Strategy and concept Equipment and parts

Battery remanufacturing is a big opportunity for the environment and economy

Tuesday, 7 March 2023

Remanufacturing batteries is a big opportunity, both from an environmental and economic perspective. From an environmental perspective, batteries contain hazardous materials such as lead, cadmium, and mercury that can contaminate soil and groundwater if not properly disposed of. Remanufacturing these batteries prevents these materials from ending up in landfills or being released into the environment, which can have harmful effects on both human health and the environment. From an economic perspective, remanufacturing batteries can recover valuable metals and other materials that can be used in the production of new batteries and other products. This reduces the reliance on mining for raw materials, which can be expensive and have negative environmental impacts.

In recent years, the demand for batteries has increased significantly due to the growth in electric vehicles, energy storage systems, and portable electronic devices. As a result, the market for battery remanufacturing is also growing rapidly, and there is a lot of potential for innovation and investment in this space. Overall, remanufacturing batteries presents a great opportunity to promote sustainability and a circular economy, while also creating economic value and promoting innovation.

The scenario in Europe

In 2050, Europe is expected to generate over €6 billion in revenue from recycling electric vehicle batteries. Currently, the remanufacturing capacity for these batteries in Europe is around 80,000 tons per year, while the volume of batteries to be recycled is expected to reach 3.4 million tons by 2050. Remanufacturing nickel, cobalt, and lithium from these batteries will make Europe more independent in terms of the extraction and processing of related raw materials. EU regulations make it mandatory to remanufacture electric vehicle batteries, and the demand for recycled material is expected to grow, driven by new targets for minimum recycled content in batteries. Electric vehicle batteries can only have one fate after use: remanufacturing.
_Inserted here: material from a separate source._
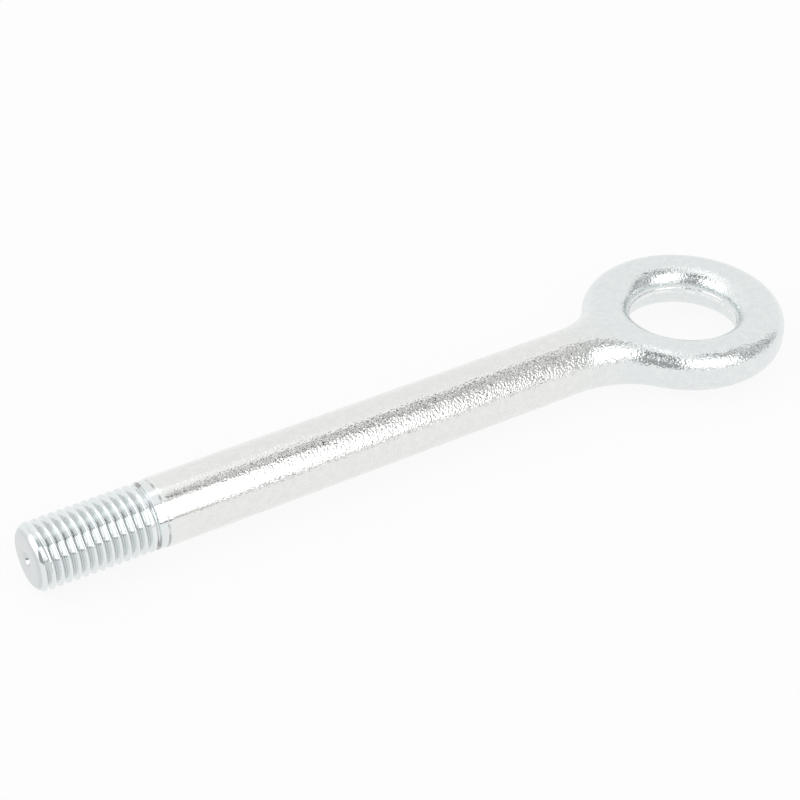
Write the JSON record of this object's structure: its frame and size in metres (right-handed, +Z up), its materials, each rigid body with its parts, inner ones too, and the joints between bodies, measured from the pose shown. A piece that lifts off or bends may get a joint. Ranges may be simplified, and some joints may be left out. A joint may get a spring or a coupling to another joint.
{
  "type": "tow eye",
  "caption": "Screw-in forged steel tow eye: a rounded ring on a long round shank with a threaded end, lying flat.",
  "frame": {"origin": "on the floor, under the middle of the whole length", "axes": "+X along the shank from the threaded tip to the eye, +Y across the eye, +Z up along the axis of the eye's hole"},
  "size_m": [0.2062, 0.0514, 0.0164],
  "materials": {
    "zinc_steel": "bright zinc plate over a forged and shot-blasted surface"
  },
  "bodies": {
    "root": {"tow_eye": "zinc_steel"}
  },
  "joints": []
}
This is provided for by Directive 2006/66/EC, which makes electric mobility a clear example of the circular economy. After being used on board cars, vans, or other vehicles, the batteries are first given a second life for stationary public or private applications - in support of electric grids and renewable sources - before being recycled to recover all the precious materials they contain. This is a business with great development prospects, in which Europe can play a leading role. Moreover, the turnover can be further expanded, and more quickly, by importing batteries to be recycled from abroad. Thanks to the new EU targets on the minimum content of recycled materials in electric vehicle batteries, by 2050 there will be around 3.4 million tons of batteries at the end of their second life ready to be remanufactured in Europe, compared to the current remanufacturing capacity that does not exceed 80,000 tons/year.

The space for industry and creating new jobs is enormous. In addition to creating a whole new supply chain, with all the economic, employment, and environmental benefits that come with it.
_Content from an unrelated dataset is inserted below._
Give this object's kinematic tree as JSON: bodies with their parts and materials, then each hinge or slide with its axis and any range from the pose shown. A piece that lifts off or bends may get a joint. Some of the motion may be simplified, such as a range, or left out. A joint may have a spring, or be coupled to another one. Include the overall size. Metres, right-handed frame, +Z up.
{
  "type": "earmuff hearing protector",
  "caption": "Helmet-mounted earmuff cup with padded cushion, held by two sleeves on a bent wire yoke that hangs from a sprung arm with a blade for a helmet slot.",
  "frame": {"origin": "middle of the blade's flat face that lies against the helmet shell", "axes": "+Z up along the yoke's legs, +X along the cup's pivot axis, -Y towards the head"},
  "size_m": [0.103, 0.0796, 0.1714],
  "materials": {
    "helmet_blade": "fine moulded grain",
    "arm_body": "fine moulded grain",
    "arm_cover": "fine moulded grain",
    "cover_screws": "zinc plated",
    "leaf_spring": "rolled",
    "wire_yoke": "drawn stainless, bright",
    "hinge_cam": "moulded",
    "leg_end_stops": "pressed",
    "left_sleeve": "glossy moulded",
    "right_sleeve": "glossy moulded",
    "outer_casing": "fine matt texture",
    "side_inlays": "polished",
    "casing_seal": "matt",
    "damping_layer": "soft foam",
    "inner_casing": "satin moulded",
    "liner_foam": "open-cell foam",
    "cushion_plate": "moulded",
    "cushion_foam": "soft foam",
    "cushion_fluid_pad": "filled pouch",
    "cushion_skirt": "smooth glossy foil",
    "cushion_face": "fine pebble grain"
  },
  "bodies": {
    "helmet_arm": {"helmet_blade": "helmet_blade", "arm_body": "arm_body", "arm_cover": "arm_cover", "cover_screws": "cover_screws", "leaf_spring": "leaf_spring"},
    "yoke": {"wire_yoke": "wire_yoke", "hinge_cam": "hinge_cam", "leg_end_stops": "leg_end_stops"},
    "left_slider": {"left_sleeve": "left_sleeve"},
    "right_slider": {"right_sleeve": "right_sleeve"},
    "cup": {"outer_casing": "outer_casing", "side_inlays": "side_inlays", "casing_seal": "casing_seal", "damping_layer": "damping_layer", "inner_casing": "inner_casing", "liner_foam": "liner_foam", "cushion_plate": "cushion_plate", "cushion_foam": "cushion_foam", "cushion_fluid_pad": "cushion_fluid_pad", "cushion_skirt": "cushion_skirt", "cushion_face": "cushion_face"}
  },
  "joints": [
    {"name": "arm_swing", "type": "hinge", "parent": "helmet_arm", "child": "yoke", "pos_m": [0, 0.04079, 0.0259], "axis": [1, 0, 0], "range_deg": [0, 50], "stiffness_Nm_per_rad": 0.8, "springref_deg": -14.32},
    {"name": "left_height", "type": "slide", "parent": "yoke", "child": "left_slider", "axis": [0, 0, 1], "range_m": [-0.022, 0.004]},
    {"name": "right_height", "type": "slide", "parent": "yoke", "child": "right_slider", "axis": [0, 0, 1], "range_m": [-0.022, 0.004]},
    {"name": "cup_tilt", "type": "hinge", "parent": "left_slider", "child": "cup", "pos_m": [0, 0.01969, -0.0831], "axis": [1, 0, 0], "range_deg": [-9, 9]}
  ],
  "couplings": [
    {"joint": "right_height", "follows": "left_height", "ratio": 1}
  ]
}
Remanufacturing these batteries also means becoming more independent from the extraction and processing of related raw materials, leveraging resources that are already refined and ready to be put back into the production process. The engineering expertise of the major European countries is recognized worldwide and with the right industrial policies, these countries can become leaders in many areas of electric mobility, such as battery remanufacturing. This is a huge opportunity to revive the economy and employment that cannot be given away to other countries, but we must act quickly if we want to seize and fully exploit it.

The Battery chain

The battery value chain today is structured into two main phases: production and use, and end-of-life management, with the latter including the stages of collection, transportation, second-life use of the battery, recycling, before arriving at the sale of remanufactured material. The opportunities arising from end-of-life battery management are already beginning to incentivize traditional actors in the value chain to extend their competencies into adjacent roles. Anticipating one's moves can trigger a significant competitive advantage. The creation of a circular value chain for batteries is essential to harness the value stored in their residual capacity and the components that make them up. In addition to sustainability, the interest of the actors involved in this issue is incentivized by the synergies between production and use activities and end-of-life management.
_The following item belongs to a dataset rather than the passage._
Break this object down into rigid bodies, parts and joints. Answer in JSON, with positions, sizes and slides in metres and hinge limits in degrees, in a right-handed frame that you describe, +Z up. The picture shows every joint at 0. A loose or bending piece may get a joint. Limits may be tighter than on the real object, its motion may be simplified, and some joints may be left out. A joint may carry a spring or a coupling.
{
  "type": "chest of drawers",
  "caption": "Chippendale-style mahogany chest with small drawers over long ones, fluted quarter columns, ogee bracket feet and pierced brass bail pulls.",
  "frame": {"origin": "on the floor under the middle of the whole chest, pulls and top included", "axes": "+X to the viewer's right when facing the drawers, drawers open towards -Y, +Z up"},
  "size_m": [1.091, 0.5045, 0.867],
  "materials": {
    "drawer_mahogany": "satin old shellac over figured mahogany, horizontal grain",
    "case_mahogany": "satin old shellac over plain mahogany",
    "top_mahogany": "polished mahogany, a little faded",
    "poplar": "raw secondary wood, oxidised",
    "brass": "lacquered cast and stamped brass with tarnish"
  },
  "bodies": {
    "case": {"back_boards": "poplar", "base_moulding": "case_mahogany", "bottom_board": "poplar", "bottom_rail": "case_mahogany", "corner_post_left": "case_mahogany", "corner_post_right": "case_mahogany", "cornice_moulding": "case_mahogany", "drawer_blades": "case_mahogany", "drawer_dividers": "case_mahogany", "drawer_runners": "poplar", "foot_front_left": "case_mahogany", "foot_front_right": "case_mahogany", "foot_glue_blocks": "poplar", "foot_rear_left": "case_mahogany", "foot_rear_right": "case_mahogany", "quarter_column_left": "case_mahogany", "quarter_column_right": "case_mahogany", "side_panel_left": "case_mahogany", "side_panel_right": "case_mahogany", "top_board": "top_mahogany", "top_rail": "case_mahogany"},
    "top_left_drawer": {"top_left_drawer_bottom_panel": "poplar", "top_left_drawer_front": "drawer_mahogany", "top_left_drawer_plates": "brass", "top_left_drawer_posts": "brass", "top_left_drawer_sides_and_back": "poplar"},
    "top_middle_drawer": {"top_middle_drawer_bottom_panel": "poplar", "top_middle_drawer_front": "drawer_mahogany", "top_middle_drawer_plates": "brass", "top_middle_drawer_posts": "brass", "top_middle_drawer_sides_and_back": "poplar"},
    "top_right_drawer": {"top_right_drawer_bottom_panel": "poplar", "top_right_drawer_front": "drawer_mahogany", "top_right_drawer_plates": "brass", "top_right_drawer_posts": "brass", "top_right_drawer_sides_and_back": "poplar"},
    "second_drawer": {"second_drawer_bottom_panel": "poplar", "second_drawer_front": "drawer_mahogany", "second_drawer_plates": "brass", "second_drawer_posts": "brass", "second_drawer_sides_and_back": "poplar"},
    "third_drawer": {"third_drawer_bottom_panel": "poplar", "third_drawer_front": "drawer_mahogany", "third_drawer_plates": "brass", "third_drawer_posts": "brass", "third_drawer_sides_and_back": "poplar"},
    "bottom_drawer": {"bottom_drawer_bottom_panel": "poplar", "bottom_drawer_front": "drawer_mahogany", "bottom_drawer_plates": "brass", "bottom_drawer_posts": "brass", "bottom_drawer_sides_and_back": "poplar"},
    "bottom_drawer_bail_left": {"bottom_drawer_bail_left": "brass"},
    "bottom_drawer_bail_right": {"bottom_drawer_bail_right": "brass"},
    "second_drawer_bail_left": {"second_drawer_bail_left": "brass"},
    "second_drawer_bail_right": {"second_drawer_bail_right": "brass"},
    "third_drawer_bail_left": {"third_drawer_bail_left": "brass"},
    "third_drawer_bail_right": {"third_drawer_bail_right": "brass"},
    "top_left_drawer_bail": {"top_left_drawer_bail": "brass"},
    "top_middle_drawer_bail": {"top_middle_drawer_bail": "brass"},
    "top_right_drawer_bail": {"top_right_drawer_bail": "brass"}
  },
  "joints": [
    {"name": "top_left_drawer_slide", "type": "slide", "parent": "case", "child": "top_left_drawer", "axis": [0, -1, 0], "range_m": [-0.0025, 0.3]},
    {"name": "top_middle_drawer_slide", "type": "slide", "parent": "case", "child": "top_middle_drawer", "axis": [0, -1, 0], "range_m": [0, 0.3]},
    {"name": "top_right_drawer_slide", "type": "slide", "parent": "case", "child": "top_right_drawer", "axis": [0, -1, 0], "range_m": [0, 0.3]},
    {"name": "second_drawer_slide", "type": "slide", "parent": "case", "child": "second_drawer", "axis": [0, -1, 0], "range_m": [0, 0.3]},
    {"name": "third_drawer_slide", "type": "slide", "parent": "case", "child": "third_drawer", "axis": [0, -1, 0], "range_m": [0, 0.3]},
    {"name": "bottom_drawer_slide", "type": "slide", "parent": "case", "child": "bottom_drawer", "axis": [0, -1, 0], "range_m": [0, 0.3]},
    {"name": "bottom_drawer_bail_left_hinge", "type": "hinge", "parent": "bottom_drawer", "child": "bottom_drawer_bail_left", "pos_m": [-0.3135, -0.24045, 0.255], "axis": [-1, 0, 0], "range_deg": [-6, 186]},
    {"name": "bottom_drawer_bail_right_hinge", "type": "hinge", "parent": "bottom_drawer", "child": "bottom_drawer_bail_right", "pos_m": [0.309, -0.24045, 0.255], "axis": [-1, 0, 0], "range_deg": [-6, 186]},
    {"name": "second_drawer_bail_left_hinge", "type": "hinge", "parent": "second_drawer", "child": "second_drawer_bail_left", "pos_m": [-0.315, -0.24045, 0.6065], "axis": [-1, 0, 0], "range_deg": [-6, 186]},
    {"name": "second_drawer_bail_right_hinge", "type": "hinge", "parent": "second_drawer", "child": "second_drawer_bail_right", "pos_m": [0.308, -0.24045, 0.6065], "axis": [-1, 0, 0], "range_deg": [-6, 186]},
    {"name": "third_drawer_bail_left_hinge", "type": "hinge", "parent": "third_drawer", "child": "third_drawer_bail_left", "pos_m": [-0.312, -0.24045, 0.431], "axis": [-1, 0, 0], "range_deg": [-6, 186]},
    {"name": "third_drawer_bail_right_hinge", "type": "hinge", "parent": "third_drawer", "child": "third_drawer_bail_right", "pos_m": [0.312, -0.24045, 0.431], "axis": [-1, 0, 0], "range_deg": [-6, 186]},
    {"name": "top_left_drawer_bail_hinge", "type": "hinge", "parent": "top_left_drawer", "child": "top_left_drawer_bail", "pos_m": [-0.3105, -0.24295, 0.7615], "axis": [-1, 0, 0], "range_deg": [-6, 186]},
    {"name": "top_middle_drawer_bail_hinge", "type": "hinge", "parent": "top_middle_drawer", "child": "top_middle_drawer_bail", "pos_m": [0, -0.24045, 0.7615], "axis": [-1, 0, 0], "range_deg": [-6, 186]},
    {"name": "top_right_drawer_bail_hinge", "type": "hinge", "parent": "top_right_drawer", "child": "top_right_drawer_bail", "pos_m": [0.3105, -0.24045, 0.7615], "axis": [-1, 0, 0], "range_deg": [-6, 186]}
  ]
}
Combining battery production with waste recycling allows European manufacturers to reuse the secondary raw material derived from their waste and meet the requirements imposed by European regulations. Likewise, automakers can identify optimal solutions to give new life to batteries they know the design and characteristics of, and take advantage of their dealer networks for collection. Those who can harness these synergies immediately will enjoy a strong competitive advantage.

Therefore, it is not just about exploring the economic impacts of remanufacturing electric vehicle batteries, but also providing a detailed overview of the technology and processes used, illustrating the characteristics of various treatments, and anticipating the peculiarities of upcoming generations of batteries.

From the development of the design that will facilitate recycling, to the evolution of the cathode towards a progressive reduction of cobalt, passing through the replacement of graphite inside the anode and the transition of the electrolyte from liquid to solid state. Technological solutions for the remanufacturing of strategic materials from lithium-ion batteries, implemented at various levels of industrial maturity, highlight the current remanufacturing capabilities in Europe and the enormous opportunities that this circular business strategy offers to the international ecosystem. Challenges for the future will involve the development of sustainable and high-value solutions to support the supply of high-quality secondary raw materials for reuse in Gigafactories for battery production, currently under development in Europe.